First, the Russian-Australian nuclear cooperation agreement came hard upon UrAsia Energy’s acquisition of extensive uranium rights in Kazakhstan. In 2005, former President Bill Clinton and Frank Giustra, a Clinton Foundation board member and major donor, arrived in Kazakhstan; Giustra had founded UrAsia Energy in 2004 to acquire and exploit uranium mining and production in Kazakhstan. UrAsia Energy obtained Kazakhstani uranium assets from Kazatomprom, the state concern of that country, following Giustra’s and Clinton’s meeting with President Nursultan Nazarbayev. UrAsia Energy was acquired by Uranium One in 2007; Uranium One, and its interests in other major uranium-producing countries, was effectively acquired by a subsidiary of Rosatom in 2010, substantially expanding Russia’s control of worldwide uranium production.
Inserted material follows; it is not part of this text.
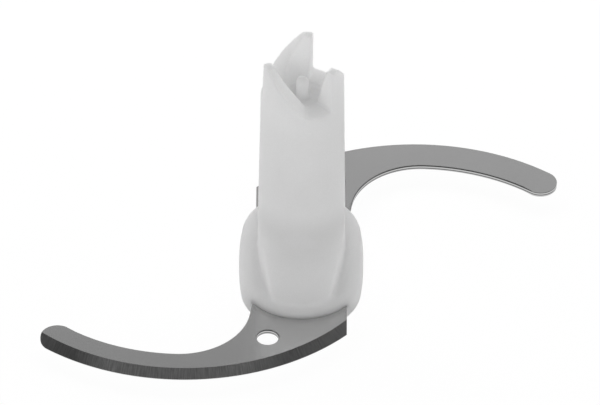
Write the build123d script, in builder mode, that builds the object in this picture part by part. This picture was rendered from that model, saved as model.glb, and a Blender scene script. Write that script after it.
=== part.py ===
from build123d import *
import os
from math import cos, degrees, radians, sin, sqrt, tan

# A chopping blade for the bowl of a food processor: a plastic hub moulded round a steel blade
# Millimetres, +Z up along the hub's axis, origin at the middle of the hub's flat underside

# Blade sheet and the strip that runs through the hub
blade_thickness = 1.5
blade_underside = 3.5
strip_width = 26.2
flare_start = 15.6
flare_angle = 9.0
root_radius = 20.4
centre_hole_diameter = 14.0

# Front arm, seen from above: the back arm is its half turn
arm_centre_x = -33.4
arm_centre_y = 12.7
cutting_radius = 64.25
arm_width = 9.65
tip_angle = -126.7
locating_hole_diameter = 6.2
locating_hole_x = -9.35
locating_hole_y = -34.6

# Ground edge: on top of the front arm and under the back one
bevel_width = 3.4
edge_land = 0.12
bevel_start_angle = -138.0
bevel_end_angle = -38.0
grinding_margin = 1.0

# Hub base
base_width = 35.6
base_length = 53.6
base_end_fullness = 0.965
base_height = 9.4
base_top_radius = 4.4
base_bottom_chamfer = 0.8

# Stem
total_height = 79.4
stem_base_radius = 12.78
stem_draft_angle = 0.86

# Toes: the stem flares out at its foot, and the flare is trimmed to a narrow plan
toe_width = 24.8
toe_end_inset = 1.6
toe_end_height = 9.3
toe_slope_angle = 46.0
toe_bend_radius = 10.0
toe_bend_bite = 0.06
toe_straight = 4.0
toe_cheek_width = 16.6
toe_nose_depth = 2.0
toe_cheek_radius = 80.0
toe_corner_radius = 3.0

# Crown: three teeth, each with a steep driven face, a flat top and a helical back
tooth_count = 3
tooth_face_angle = 75.0
tooth_top_angle = 15.0
tooth_height = 13.1
ramp_angle = 67.0

# Socket inside the crown, with its centring post
socket_mouth_radius = 9.2
socket_throat_radius = 5.7
socket_bottom_radius = 5.3
socket_depth = 14.5
post_diameter = 3.7
post_below_tips = 7.45
post_dome_radius = 1.7

# Spindle bore from below
spindle_bore_diameter = 8.1
spindle_bore_depth = 44.0
spindle_lead_in = 0.8

# Heights and radii worked out from the sizes above
blade_top = blade_underside + blade_thickness
inner_radius = cutting_radius - arm_width
arm_middle_radius = cutting_radius - arm_width / 2
strip_half = strip_width / 2
stem_top_radius = stem_base_radius - total_height * tan(radians(stem_draft_angle))
slot_floor = total_height - tooth_height
socket_bottom = total_height - socket_depth
post_height = socket_depth - post_below_tips


def on_arm(radius, direction):
    """The point at a radius and a direction, in degrees, from the front arm's centre."""
    turn = radians(direction)
    return Vector(arm_centre_x + radius * cos(turn), arm_centre_y + radius * sin(turn))


def line_to_arm(start, lean, radius):
    """Where a line from start, leaning out from -Y by lean degrees, meets a circle of the arm."""
    step = Vector(-sin(radians(lean)), -cos(radians(lean)))
    arm = start - Vector(arm_centre_x, arm_centre_y)
    along = step.dot(arm)
    return start + step * (sqrt(along**2 - arm.dot(arm) + radius**2) - along)


# Plan of the front half of the blade: a band between two arcs, with a full round tip
flare_corner = Vector(-strip_half, -flare_start)
root_corner = line_to_arm(flare_corner, flare_angle, inner_radius)
outer_corner = line_to_arm(Vector(strip_half, 0), 0, cutting_radius)
outer_tip = on_arm(cutting_radius, tip_angle)
inner_tip = on_arm(inner_radius, tip_angle)
tip_turn = degrees(arm_width / 2 / arm_middle_radius)
tip_end = on_arm(arm_middle_radius / cos(radians(tip_turn)), tip_angle - tip_turn)
bevel_arc = bevel_end_angle - bevel_start_angle
inner_middle = on_arm(inner_radius, (tip_angle - 90) / 2)

with BuildSketch() as blade_half:
    with BuildLine():
        Line((strip_half, 0), outer_corner)
        ThreePointArc(outer_corner, on_arm(cutting_radius, -90), outer_tip)
        ThreePointArc(outer_tip, tip_end, inner_tip)
        ThreePointArc(inner_tip, inner_middle, root_corner)
        Polyline(root_corner, flare_corner, (-strip_half, 0), (strip_half, 0))
    make_face()
    root = blade_half.vertices().sort_by_distance(Vertex(root_corner))[0]
    fillet(root, radius=root_radius)

# Blade: stamped from sheet, with a round hole by each root, ground to an edge on each arm
with BuildPart() as blade:
    with BuildSketch(Plane.XY.offset(blade_underside)):
        with PolarLocations(0, 2):
            add(blade_half.sketch)
        with PolarLocations(0, 2):
            with Locations((locating_hole_x, locating_hole_y)):
                Circle(locating_hole_diameter / 2, mode=Mode.SUBTRACT)
        Circle(centre_hole_diameter / 2, mode=Mode.SUBTRACT)
    extrude(amount=blade_thickness)
    for half_turn, ground_face, edge_face in (
        (0, blade_top, blade_underside),
        (180, blade_underside, blade_top),
    ):
        centre = Vector(arm_centre_x, arm_centre_y).rotate(Axis.Z, half_turn)
        radial = Vector(1, 0, 0).rotate(Axis.Z, half_turn + bevel_start_angle)
        fall = (edge_face - ground_face) * (1 - edge_land / blade_thickness) / bevel_width
        near = cutting_radius - bevel_width - grinding_margin
        far = cutting_radius + grinding_margin
        above = ground_face - fall * grinding_margin
        below = ground_face + fall * (bevel_width + grinding_margin)
        with BuildSketch(Plane(centre, x_dir=radial, z_dir=radial.cross(Vector(0, 0, 1)))):
            with BuildLine():
                Polyline((near, above), (far, below), (far, above), close=True)
            make_face()
        revolve(axis=Axis(centre, (0, 0, 1)), revolution_arc=bevel_arc, mode=Mode.SUBTRACT)

# Toes: the flare of the stem's foot, turned about the axis and trimmed to its plan
toe_length = base_length - 2 * toe_end_inset
toe_cheek_length = toe_length - 2 * toe_nose_depth
toe_height_at_stem = toe_end_height + (toe_length / 2 - stem_base_radius) * tan(radians(toe_slope_angle))
bend_inner = stem_base_radius - toe_bend_bite - toe_height_at_stem * tan(radians(stem_draft_angle))
bend_rise = toe_bend_radius * tan(radians(90 - toe_slope_angle) / 2)
bend_top = toe_height_at_stem + bend_rise
bend_run = bend_rise * cos(radians(toe_slope_angle))
bend_drop = bend_rise * sin(radians(toe_slope_angle))
bend_low = Vector(bend_inner + bend_run, toe_height_at_stem - bend_drop)
slope_foot = toe_height_at_stem / tan(radians(toe_slope_angle)) + bend_inner

toe_shoulder = Vector(toe_width / 2, toe_straight / 2)
toe_cheek = Vector(toe_cheek_width / 2, toe_cheek_length / 2)

with BuildPart() as toes:
    with BuildSketch(Plane.XZ):
        with BuildLine():
            Polyline((bend_inner, bend_top), (0, bend_top), (0, 0), (slope_foot, 0), bend_low)
            TangentArc(bend_low, (bend_inner, bend_top), tangent=bend_low - Vector(slope_foot, 0))
        make_face()
    revolve(axis=Axis.Z)
    with BuildSketch():
        with BuildLine():
            Line((toe_width / 2, 0), toe_shoulder)
            RadiusArc(toe_shoulder, toe_cheek, -toe_cheek_radius)
            ThreePointArc(toe_cheek, (0, toe_length / 2), (-toe_cheek.X, toe_cheek.Y))
            RadiusArc((-toe_cheek.X, toe_cheek.Y), (-toe_shoulder.X, toe_shoulder.Y), -toe_cheek_radius)
            Polyline((-toe_shoulder.X, toe_shoulder.Y), (-toe_width / 2, 0), (toe_width / 2, 0))
        toe_half = make_face()
        fillet(toe_half.vertices().group_by(Axis.Y)[-1], radius=toe_corner_radius)
        mirror(about=Plane.XZ)
    extrude(amount=bend_top, mode=Mode.INTERSECT)

# Gap between two teeth: the helical back of one rises clockwise from +X, the flat floor runs to the next
ramp_pitch = tooth_height * 360 / ramp_angle
floor_angle = 360 / tooth_count - tooth_top_angle - ramp_angle
gap_angle = tooth_face_angle + tooth_top_angle + ramp_angle
gap_inner = post_diameter
gap_outer = stem_base_radius
gap_top = total_height + tooth_height

with BuildPart() as tooth_gap:
    with BuildSketch(Plane.XZ) as gap_section:
        with BuildLine():
            Polyline(
                (gap_inner, slot_floor),
                (gap_outer, slot_floor),
                (gap_outer, gap_top),
                (gap_inner, gap_top),
                close=True,
            )
        make_face()
    with BuildLine(Plane.XY.offset(slot_floor)) as ramp_path:
        Helix(pitch=ramp_pitch, height=tooth_height, radius=stem_top_radius, lefthand=True)
    sweep(sections=gap_section.sketch, path=ramp_path.line, is_frenet=True)
    revolve(gap_section.sketch, axis=Axis.Z, revolution_arc=floor_angle)

# Hub: base, stem and toes in one moulding; the base's plan is an oval of two long arcs and two round ends
base_half = base_width / 2
base_end_radius = base_end_fullness * base_half
base_end_centre = base_length / 2 - base_end_radius
base_side_radius = (base_half**2 + base_end_centre**2 - base_end_radius**2) / (base_half - base_end_radius) / 2
base_side_centre = base_side_radius - base_half

with BuildPart() as hub:
    with BuildSketch() as base_plan:
        with Locations((base_side_centre, 0)):
            Circle(base_side_radius)
        with Locations((-base_side_centre, 0)):
            Circle(base_side_radius, mode=Mode.INTERSECT)
        fillet(base_plan.vertices().group_by(Axis.Y)[0], radius=base_end_radius)
        fillet(base_plan.vertices().group_by(Axis.Y)[-1], radius=base_end_radius)
    extrude(amount=base_height)
    fillet(hub.edges().group_by(Axis.Z)[-1], radius=base_top_radius)
    chamfer(hub.edges().group_by(Axis.Z)[0], length=base_bottom_chamfer)
    with BuildSketch(Plane.XZ):
        with BuildLine():
            Polyline(
                (0, 0),
                (stem_base_radius, 0),
                (stem_top_radius, total_height),
                (0, total_height),
                close=True,
            )
        make_face()
    revolve(axis=Axis.Z)
    add(toes.part)

    # Crown: the socket, its post with a domed top, and the gaps between the teeth
    with BuildSketch(Plane.XZ):
        with BuildLine():
            Polyline(
                (0, total_height),
                (socket_mouth_radius, total_height),
                (socket_throat_radius, slot_floor),
                (socket_bottom_radius, socket_bottom),
                (0, socket_bottom),
                close=True,
            )
        make_face()
    revolve(axis=Axis.Z, mode=Mode.SUBTRACT)
    with Locations((0, 0, socket_bottom)):
        Cylinder(post_diameter / 2, post_height, align=(Align.CENTER, Align.CENTER, Align.MIN))
    post_top = hub.edges().filter_by(GeomType.CIRCLE).filter_by(lambda edge: edge.radius < post_diameter)
    fillet(post_top.sort_by(Axis.Z)[-1], radius=post_dome_radius)
    with PolarLocations(0, tooth_count, start_angle=gap_angle):
        add(tooth_gap.part, mode=Mode.SUBTRACT)

    # Room for the blade, which the plastic is moulded round, and the bore for the bowl's spindle
    add(blade.part, mode=Mode.SUBTRACT)
    with Locations(Plane.XY.rotated((180, 0, 0))):
        Hole(spindle_bore_diameter / 2, depth=spindle_bore_depth)
    bore_edges = hub.edges().filter_by(
        lambda edge: edge.geom_type == GeomType.CIRCLE and edge.radius == spindle_bore_diameter / 2
    )
    chamfer(bore_edges.sort_by(Axis.Z)[0], length=spindle_lead_in)

os.makedirs("parts", exist_ok=True)
blade.part.label = "blade"
export_step(blade.part, "parts/blade.step")
hub.part.label = "hub"
export_step(hub.part, "parts/hub.step")
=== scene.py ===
from math import cos, radians, sin

import bmesh
import bpy
from mathutils import Matrix, Vector


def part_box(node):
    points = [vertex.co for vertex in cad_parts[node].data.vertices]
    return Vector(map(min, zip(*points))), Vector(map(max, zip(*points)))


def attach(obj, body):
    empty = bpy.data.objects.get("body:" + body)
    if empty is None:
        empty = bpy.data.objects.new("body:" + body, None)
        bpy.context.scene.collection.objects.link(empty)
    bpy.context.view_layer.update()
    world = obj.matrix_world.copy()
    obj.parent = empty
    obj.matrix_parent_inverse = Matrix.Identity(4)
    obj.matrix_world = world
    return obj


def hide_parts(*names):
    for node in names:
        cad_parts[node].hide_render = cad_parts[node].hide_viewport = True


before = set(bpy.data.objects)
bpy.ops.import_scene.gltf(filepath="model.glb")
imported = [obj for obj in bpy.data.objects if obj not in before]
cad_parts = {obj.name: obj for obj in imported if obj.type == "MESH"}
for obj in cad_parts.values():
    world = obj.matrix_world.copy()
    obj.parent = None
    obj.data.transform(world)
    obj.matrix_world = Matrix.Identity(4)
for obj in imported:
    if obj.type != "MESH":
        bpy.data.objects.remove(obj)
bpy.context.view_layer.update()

# Sizes in metres, read from the frame where it has them
BLADE_UNDERSIDE, BLADE_TOP = (corner[2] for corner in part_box("blade"))
SHEET_THICKNESS = BLADE_TOP - BLADE_UNDERSIDE
HUB_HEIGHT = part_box("hub")[1][2]
SHEET_ROUNDING = 0.0003
MOULDING_GRAIN = 0.0004
SLOT_LOW, SLOT_HIGH = BLADE_UNDERSIDE - MOULDING_GRAIN, BLADE_TOP + 2 * MOULDING_GRAIN
TOE_FOOT, TOE_TOP = 0.0064, 0.030
TOE_FADE_LOW, TOE_FADE_HIGH = 0.002, 0.006
CORE_RADIUS = 0.0115
SAME_CORNER, SAME_PLACE = 1e-7, 0.000002

# How the meshes are finished
COPLANAR_ANGLE, CORNER_ANGLE, SHARP_ANGLE = radians(0.3), radians(70), radians(8)
WALL_TILT, FULL_HEIGHT = 0.1, 0.9
SMOOTHING = 0.5
SKIN_ROUNDS, TOE_ROUNDS = 2, 14
KEPT_FACES = 0.4
ROUNDING_STEPS = 3

# Noise, in cells a metre, and the band of it that sets the roughness
PLASTIC_CLOUDS, PLASTIC_SPECKS = 70.0, 2600.0
STEEL_CLOUDS, STEEL_GRAIN, GRINDING_MARKS = 45.0, 9000.0, 2600.0
NOISE_BAND = (0.3, 0.7)

# Plastic: its tones are shares of its own grey. Those of the bend, the crown and the toes' ends
# go by place alone: painted shade in the bend's crease, and painted light at the crown and the
# toes' ends. All of them were set to match the photograph
SPECK_BAND, SPECK_TONES = (0.3, 0.75), (0.97, 1.02)
BEND_HEIGHT, BEND_REACH, BEND_PAINTED_SHADE = 0.0235, 0.009, 0.92
CROWN_RISE, CROWN_PAINTED_LIGHT = (0.055, 0.068), 1.05
TOE_END, END_PAINTED_LIGHT = (0.015, 0.024), 1.06
RUBBED_TONE, RUBBED_POLISH = 1.02, 0.12
PLASTIC_ROUGHNESS = (0.40, 0.52)
SCATTER_DEPTH = 0.009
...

In total, Giustra contributed in excess of $100 million to the Clinton Foundation, including the associated Clinton Giustra Enterprise Partnership (additional donations, from those affiliated with mining transactions, totaled millions more).


Clinton received one of his largest speaking fees, in 2010, from a Kremlin-affiliated Russian bank, Renaissance Capital, which supported Rosatom’s planned acquisition of Uranium One. This $500,000 speaking fee, for an appearance in Moscow, came after Rosatom’s acquisition of Uranium One was approved by CFIUS, and announced publically (The Department of State [then led by Hillary Clinton] is one of CFIUS’s nine members). Thus, Russia, through a long-term plan, acquired sought-after uranium deposits in Kazakhstan, along with those in other countries.